6. Try out an open call, hangout or Zoom
Have an open hangout or Zoom call that your team can check in on anytime. This lets your team ask each other questions, just like being in the office.

Your Home Office

Many of us have worked from home, albeit for shorter periods of time. Yet, setting up a physical home office can be a challenge.

Here are some tips from our team members of things you can do to help your physical body, as well as your mental health!

1. Get an office chair and use a monitor
Set your home working space like your work desk. It’s a long term investment in your body, so don’t skip this step . Either borrow or buy an ergonomic chair that you can adjust to the right height for your table. Ask work if you can borrow one, or buy a cheap one off TradeMe. There are lots of inexpensive options, and it is better for your back if you are supported correctly. Consider looking at gaming chairs which have a lot of ergonomic features. Also, take home your monitor from work to ensure you maintain the right posture and eye level, and don’t just default to looking down at a laptop.

2. Make sure your calendar is up to date
This should include when you might be out for breaks. Oh, and add break times into your calendar so that you actually rest. Also, a team chat can help let people know you are out.

3. Take physical breaks
Speaking of breaks, get out of your home, even if it’s just a walk around the block or park, but maintain social distance from people during this time. This helps you reset, not only your body, but also your mind. Walking will also help boost your metabolism and energy levels. Other activities could include yoga (Yoga with Adrienne on YouTube!) or stretching. The main thing is to move!

4. Set up a ‘work zone’
If you can, try to have an area in your house devoted to work, which is away from where you relax or spend time with family. This can help you feel like you are going to work and also leaving work for your personal time.

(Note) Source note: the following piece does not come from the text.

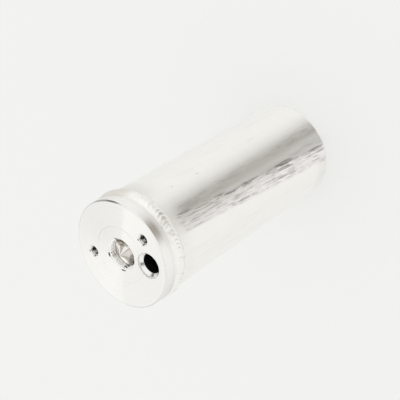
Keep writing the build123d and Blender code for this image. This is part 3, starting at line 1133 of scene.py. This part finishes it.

5. Plan to mindfully ‘start’ and ‘stop’ work each day
Start your day with a ritual like making a coffee, walking around the block, or “getting dressed” for work even though you don’t necessarily have to.  Also make a plan to end work for the day with a ritual too.

Your Work/Life

One thing we miss when we work from home is the conviviality and new ideas that come from spending time with our colleagues.Here are some ideas to have that ‘life’ part of your work life from home:

1. Lunch Club
Just because you’re not in the same room doesn’t mean you cannot have lunch with your team. Try to arrange a Zoom social lunch with your team and colleagues. This can help you stay connected, come up with new ideas, and fend off feelings of isolation.

2. Create a “random” Slack channel
More time at home probably means more time on the internet when you’re not working. Sharing fun and random things with your teammates can help you keep conversations going and continue to see each other as people you care about and not just emails.

3. Call your colleagues on the phone
Have a chat that isn’t about work with a colleague at least once a week. This is an uncertain time, and it’s great to be able to step away from the computer and just talk. It’s a mental refresh and will help nourish those connections you value.

Getting into a routine with your own home office setup and how to interact with your team members will take a bit of getting used to. By implementing some of these tips, this should make it easier and leverage all great tools out there to help. Good luck!